National creative industries policy
By the late 1990s, the term ‘creativity’ had spread to the national policy level in the UK. Creative industries is a concept that has since been widely adopted in the spheres of cultural policy and higher education. Its first major policy use appears to have been by the British Labour government elected in 1997 though there were important precedents in other countries, notably the Australian Labor government’s Creative Nation initiative of 1994. In Britain at least, one basis for the adoption of the term ‘creative industries’ was that it allowed cultural policy makers (whether concerned with arts, crafts, or film production) to legitimize their concerns at the national level. This was an attempt to repeat at the national level the strategy of linking ‘the arts’ to the cultural industries, so that even these most refined of activities could be made to seem part of economic development, the sine qua non of most government policy in the era of neoliberalism. However, national creative industries policy goes further than this.
Nicholas Garnham (2001: 25; see also Garnham, 2005) has identified two major claims implicitly made by the mobilisation of the term ‘creative industries’ in the British context: that the creative industries are the key new growth sector of the economy, both nationally and globally; and that they are therefore the key source of future employment growth and export earnings. For Garnham, the use of the term ‘creative’ achieved a number of goals with regard to these claims. In the first instance, it allowed a very broad definition. Various documents issued by the UK Department of Culture, Media and Sport (for example, DCMS 1998, 2001) included the industries labeled the ‘cultural industries’ by the political-economy cultural industries analysts (essentially, the media – see above) but also dance, visual arts and the more craft-based activities of jewelry making, fashion, and furniture design. This made it possible to link these subsidized sectors to the supposedly booming commercial creative industries of music and broadcasting. It also, crucially, included computer software, which made it possible to present the creative industries sector as a much larger and more significant part of the economy than would otherwise have been possible.2
According to Garnham, this broad definition in turn had two valuable policy consequences for the interest groups involved. First, it enabled software producers and the major cultural-industry conglomerates to construct an alliance with smaller businesses and with cultural workers around a strengthening of intellectual property protection. Crucial here was the way that the defence of intellectual property became associated with ‘the moral prestige of the “creative artist”’ (Garnham 2005: 26). Second, it enabled the cultural sector to use arguments for the public support of the training of creative workers originally developed for the ICT industry. This argument in turn had much wider implications in that it pushed education policy much more strongly in the direction of a discourse of skills, on the basis that future national prosperity depended upon making up for a supposed lack of creative, innovative workers. The result for Garnham is that UK creative industries policy is more than ever based on an ‘artist’-centred notion of subsidy, rather than an audience-oriented policy of infrastructural support – the very opposite, in other words, of the original GLC vision.

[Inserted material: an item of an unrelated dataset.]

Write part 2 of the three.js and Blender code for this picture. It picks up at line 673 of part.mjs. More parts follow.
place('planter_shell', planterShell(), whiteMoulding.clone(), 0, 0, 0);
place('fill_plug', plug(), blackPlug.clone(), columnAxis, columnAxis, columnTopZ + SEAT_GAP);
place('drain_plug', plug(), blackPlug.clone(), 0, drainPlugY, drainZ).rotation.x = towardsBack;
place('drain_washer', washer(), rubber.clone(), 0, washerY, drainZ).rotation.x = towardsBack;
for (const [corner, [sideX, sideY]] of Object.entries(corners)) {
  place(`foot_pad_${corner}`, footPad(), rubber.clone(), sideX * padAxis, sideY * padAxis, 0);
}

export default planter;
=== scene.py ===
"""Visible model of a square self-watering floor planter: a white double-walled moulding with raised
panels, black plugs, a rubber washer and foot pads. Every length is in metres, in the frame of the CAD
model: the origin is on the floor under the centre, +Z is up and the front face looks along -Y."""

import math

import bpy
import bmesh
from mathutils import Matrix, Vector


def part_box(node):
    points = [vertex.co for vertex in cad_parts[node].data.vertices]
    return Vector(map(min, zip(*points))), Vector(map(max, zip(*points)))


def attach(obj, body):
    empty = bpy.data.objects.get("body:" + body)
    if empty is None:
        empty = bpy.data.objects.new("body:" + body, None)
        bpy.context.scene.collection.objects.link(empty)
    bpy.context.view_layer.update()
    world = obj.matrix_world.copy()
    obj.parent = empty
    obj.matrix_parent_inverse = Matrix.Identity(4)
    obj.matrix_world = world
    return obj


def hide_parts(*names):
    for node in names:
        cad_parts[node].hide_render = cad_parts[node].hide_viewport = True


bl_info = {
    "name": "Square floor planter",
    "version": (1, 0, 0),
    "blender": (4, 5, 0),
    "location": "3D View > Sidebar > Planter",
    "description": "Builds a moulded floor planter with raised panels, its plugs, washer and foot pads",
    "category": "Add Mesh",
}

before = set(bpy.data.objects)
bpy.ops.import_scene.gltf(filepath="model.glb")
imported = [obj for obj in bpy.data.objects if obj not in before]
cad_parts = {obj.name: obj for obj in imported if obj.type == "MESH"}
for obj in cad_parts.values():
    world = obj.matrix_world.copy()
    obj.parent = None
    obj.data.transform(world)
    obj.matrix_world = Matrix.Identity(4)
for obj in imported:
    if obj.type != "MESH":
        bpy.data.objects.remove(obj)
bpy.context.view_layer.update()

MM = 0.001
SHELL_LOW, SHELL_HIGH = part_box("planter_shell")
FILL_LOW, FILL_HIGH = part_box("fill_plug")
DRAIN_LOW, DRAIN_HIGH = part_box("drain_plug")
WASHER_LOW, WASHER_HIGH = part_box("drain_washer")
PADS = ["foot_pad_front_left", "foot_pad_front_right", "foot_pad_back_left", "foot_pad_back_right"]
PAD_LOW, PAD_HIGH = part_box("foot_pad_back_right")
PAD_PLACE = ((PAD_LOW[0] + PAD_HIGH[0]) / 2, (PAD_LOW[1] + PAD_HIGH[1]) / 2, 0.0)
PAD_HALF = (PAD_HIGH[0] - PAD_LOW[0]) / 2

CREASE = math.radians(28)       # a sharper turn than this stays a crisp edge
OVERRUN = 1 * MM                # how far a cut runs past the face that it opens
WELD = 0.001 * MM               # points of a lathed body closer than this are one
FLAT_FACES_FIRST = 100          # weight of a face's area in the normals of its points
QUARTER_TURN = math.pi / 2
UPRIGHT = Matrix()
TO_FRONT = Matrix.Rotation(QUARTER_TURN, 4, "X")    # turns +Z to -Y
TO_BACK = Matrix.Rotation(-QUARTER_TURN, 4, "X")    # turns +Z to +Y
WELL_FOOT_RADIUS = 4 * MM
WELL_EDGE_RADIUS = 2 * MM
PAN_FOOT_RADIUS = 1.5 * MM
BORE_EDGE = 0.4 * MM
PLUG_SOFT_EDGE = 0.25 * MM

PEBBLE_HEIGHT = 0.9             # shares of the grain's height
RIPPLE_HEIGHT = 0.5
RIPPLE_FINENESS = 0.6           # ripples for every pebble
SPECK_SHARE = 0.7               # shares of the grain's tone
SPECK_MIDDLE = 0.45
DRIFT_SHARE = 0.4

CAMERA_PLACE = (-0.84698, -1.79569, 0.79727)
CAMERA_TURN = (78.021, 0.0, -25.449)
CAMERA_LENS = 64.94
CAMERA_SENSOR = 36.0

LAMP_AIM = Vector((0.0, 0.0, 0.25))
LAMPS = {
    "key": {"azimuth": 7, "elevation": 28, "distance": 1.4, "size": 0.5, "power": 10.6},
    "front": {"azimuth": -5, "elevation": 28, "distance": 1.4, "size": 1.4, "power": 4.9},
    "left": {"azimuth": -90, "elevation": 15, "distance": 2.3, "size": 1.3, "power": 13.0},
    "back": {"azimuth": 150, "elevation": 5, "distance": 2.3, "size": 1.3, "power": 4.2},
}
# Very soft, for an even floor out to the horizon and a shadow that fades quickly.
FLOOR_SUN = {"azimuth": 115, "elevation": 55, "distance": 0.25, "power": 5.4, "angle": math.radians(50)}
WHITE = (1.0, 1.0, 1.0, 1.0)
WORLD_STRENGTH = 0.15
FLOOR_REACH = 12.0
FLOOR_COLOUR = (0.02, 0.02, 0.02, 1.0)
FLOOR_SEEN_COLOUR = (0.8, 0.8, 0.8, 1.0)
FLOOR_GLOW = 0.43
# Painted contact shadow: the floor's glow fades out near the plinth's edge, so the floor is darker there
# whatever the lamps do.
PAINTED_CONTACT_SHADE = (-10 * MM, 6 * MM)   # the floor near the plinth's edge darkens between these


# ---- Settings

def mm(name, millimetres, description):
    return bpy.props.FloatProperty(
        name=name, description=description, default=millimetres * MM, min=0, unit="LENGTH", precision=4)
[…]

The key point here is that while the terms ‘cultural industries’ and ‘creative industries’ superficially share a rejection of forms of cultural policy grounded on subsidy for the fine arts, and a concern with the specific dynamics of symbolic production and circulation, the terms – in the Northern European context at least - tend to denote very different modes of theoretical policy analysis. Those who prefer the term ‘cultural industries’ tend to be much more sober in their claims regarding the role of culture or creativity in modern economies and societies, and, as we shall see, considerably more skeptical about the benefits of marketisation in the domain of culture, than what we might call the creativity or creative industries theorists.

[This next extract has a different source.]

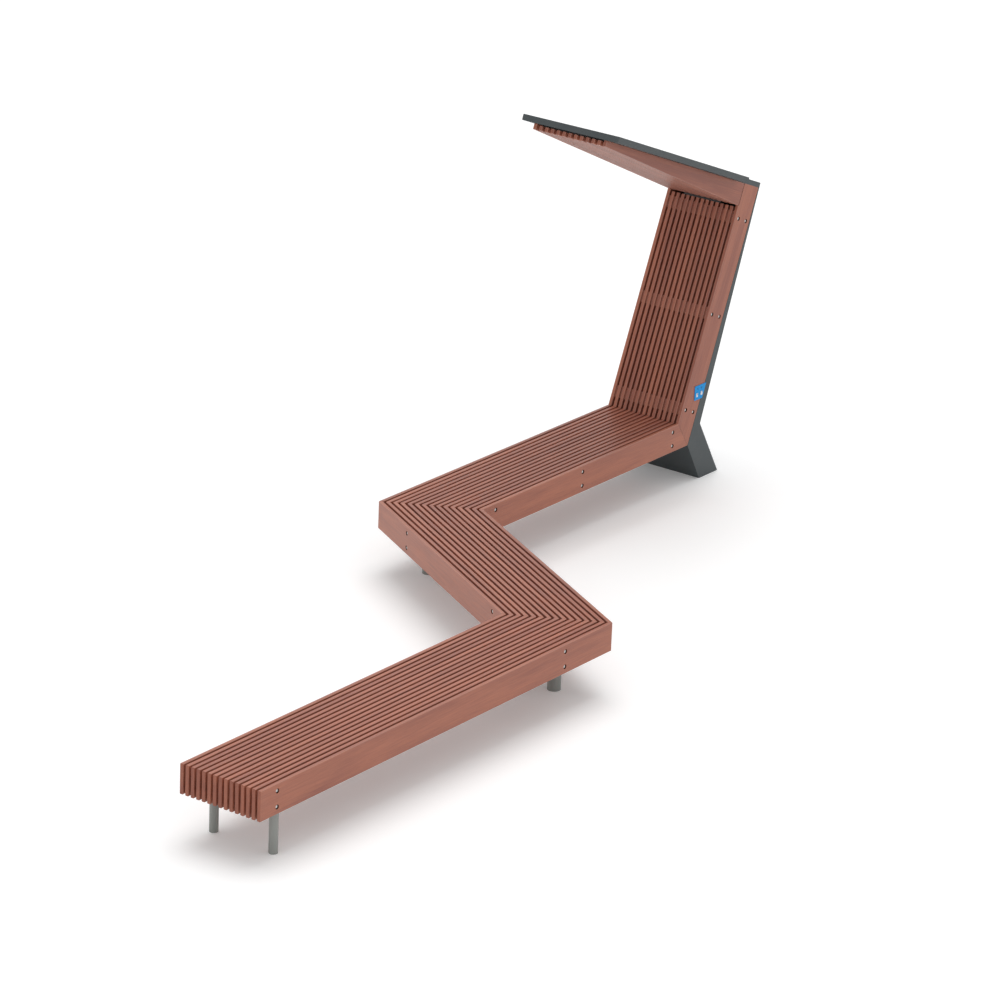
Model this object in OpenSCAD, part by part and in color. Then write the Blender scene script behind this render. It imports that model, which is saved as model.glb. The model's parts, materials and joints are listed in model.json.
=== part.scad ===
// Slatted park bench that turns two corners and rises at one end into a leaning slatted back.
// A steel foot and spine carry the back, and a slatted roof with a solar panel hangs over the seat.
// Millimetres, +Z up, ground at zero, origin below the middle of the whole outline.

/* [Timber] */
// height of the seat above the ground
seat_height = 450; // [420:5:480]
// thickness of every timber board
board_thick = 23; // [20:1:26]
// open gap between neighbouring boards
board_gap = 15.5; // [14.5:0.5:18]
// depth of the seat and back boards
board_depth = 180; // [170:5:200]
// longest edge of the free arm of the seat
length_a = 3200; // [2400:50:3600]
// edge of the middle arm between its corners
length_b = 1935; // [1500:15:2300]
// short edge of the arm that ends at the back
length_c = 2105; // [1700:5:2500]
// angle that the seat turns through at each corner
turn = 60; // [50:1:65]
// width of the broken edge on the boards
arris = 3; // [1:0.5:4]

/* [Back and roof] */
// lean of the back from upright
lean = 22.5; // [20:0.5:24]
// length of the back up to the roof, along its slope
back_height = 1620; // [1450:10:1700]
// how far the roof is out of square with the back
roof_drop = 1; // [0:0.25:2]
// reach of the roof timber in front of the back
roof_reach = 1696; // [1500:4:1700]
// depth of the roof boards at the back
wedge_root = 150; // [140:2:170]
// depth of the roof boards at the free end
wedge_tip = 40; // [34:1:50]
// length of the panel tray
tray_length = 1600; // [1560:10:1640]
// width of the panel tray
tray_width = 740; // [700:10:780]
// height of the panel tray's rim
tray_height = 40; // [38:1:46]

/* [Steel] */
// wall of the foot and the spine
steel_wall = 4; // [3:0.5:5]
// front of the foot behind the seat's back edge
foot_front = 276; // [250:2:300]
// rear of the foot behind the seat's back edge
foot_rear = 488; // [470:2:510]
// thickness of the spine at the knee
knee_depth = 77; // [72:1:90]
// height of the knee above the ground
knee_height = 389; // [370:1:400]
// thickness of the roof arm
arm_thick = 34; // [30:1:36]
// outside radius of the tubes under the free end
leg_r = 26; // [22:1:28]
// outside radius of the posts under the corners
post_r = 41; // [36:1:44]
// thickness of the plates that carry the boards
bearer_thick = 12; // [8:1:14]

/* [Service door and ports] */
// width of the service door
door_width = 336; // [300:4:340]
// height of the service door along the foot's slope
door_height = 290; // [270:2:300]
// height of the charging plate
plate_height = 97; // [94:1:110]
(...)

In the 2000s, policy using the terms cultural industries and creative industries has spread across much of the world, both at the national and sub-national (local or regional) levels. There has been a relentless flow of mapping documents and development strategies. There is no space here to trace in any detail the many and complex ways in which the terms have been taken up outside Northern Europe. Some governments have followed the ‘British model’ of creative industries in terms of definition and policy orientation. Some have preferred the term ‘cultural industries’ even while pursuing policies more akin to what, based on the dominant Northern European uses, I am here calling ‘creative industries policy’. Issues of translation and of local context mean that the terms have quite different connotations from Europe. The People’s Republic of China (PRC) provides one significant example. The 16th Congress of the Chinese Communist Party in 2002 declared the development of cultural industries (wenhua chanye) as a key task in the tenth Five Year Plan. Jing Wang (2004: 16) explains that wenhua chanye has a very different set of connotations than its English equivalent, because chanye contains a double reference to chanquan (property ownership) and shiye (public institutions). The nearest equivalent to ‘creative industries’ (chuangyi gongye), Wang felt, lacked these connotations, and diverted attention away from crucial issues about stock-market flotation and privatization and towards a less immediately relevant agenda of small and medium-sized enterprises, and artistic creativity (rather than innovation). In policy discussions in China, the English term ‘creative’ is often preferred. Nevertheless, Desmond Hui (2006: 317-9) reports that the Beijing Party Committee adopted the term ‘cultural and creative industries’ for its development strategy in December 2005. Such a conjoined use is likely to become more common in many non-European contexts. But for all these complexities, it remains the case that many non-European governments have looked to Northern European policies for inspiration as they seek ways to expand their cultural or creative industries – and that the terms cultural industries and creative industries represent quite different lineages.